**Collected material:**
+---+

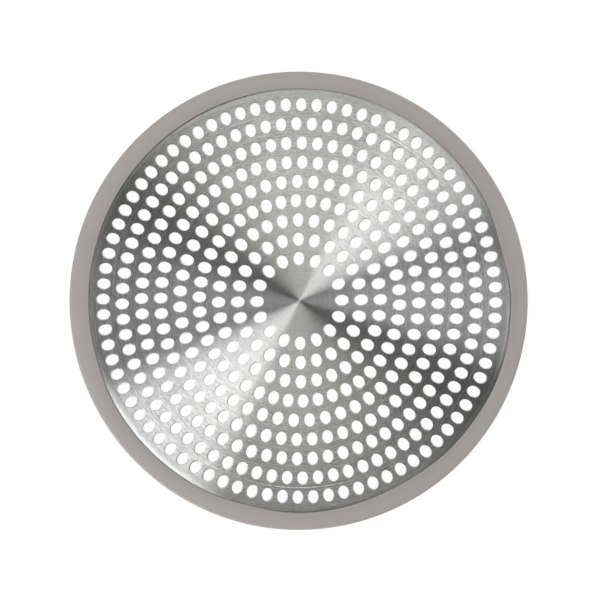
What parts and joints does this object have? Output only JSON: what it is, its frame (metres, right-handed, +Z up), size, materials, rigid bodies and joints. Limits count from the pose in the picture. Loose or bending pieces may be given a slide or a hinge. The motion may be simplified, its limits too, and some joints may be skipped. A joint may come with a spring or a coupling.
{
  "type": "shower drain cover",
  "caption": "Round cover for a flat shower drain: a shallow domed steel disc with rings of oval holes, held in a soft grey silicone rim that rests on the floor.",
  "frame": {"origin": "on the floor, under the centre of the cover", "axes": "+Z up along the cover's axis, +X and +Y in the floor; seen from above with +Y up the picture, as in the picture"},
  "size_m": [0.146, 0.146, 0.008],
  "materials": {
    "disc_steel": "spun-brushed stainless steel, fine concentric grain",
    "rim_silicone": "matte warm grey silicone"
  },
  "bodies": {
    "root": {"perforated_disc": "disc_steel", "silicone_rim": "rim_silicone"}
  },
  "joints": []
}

+---+

Reproduce the listing above verbatim, from first line to last.

**Task answer:**
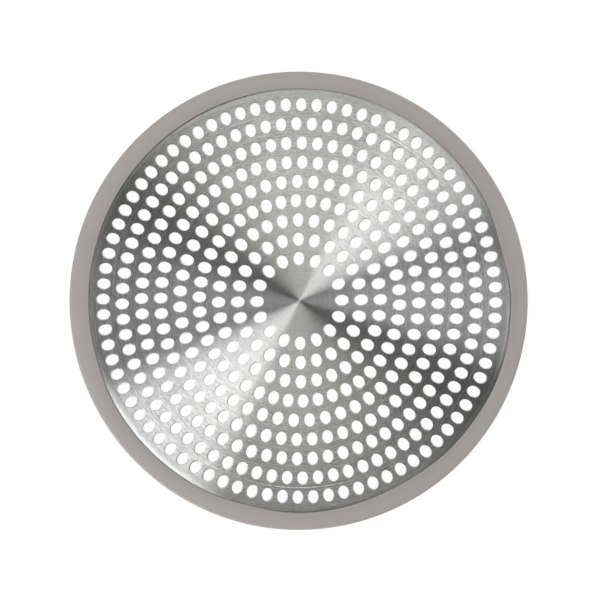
What parts and joints does this object have? Output only JSON: what it is, its frame (metres, right-handed, +Z up), size, materials, rigid bodies and joints. Limits count from the pose in the picture. Loose or bending pieces may be given a slide or a hinge. The motion may be simplified, its limits too, and some joints may be skipped. A joint may come with a spring or a coupling.
{
  "type": "shower drain cover",
  "caption": "Round cover for a flat shower drain: a shallow domed steel disc with rings of oval holes, held in a soft grey silicone rim that rests on the floor.",
  "frame": {"origin": "on the floor, under the centre of the cover", "axes": "+Z up along the cover's axis, +X and +Y in the floor; seen from above with +Y up the picture, as in the picture"},
  "size_m": [0.146, 0.146, 0.008],
  "materials": {
    "disc_steel": "spun-brushed stainless steel, fine concentric grain",
    "rim_silicone": "matte warm grey silicone"
  },
  "bodies": {
    "root": {"perforated_disc": "disc_steel", "silicone_rim": "rim_silicone"}
  },
  "joints": []
}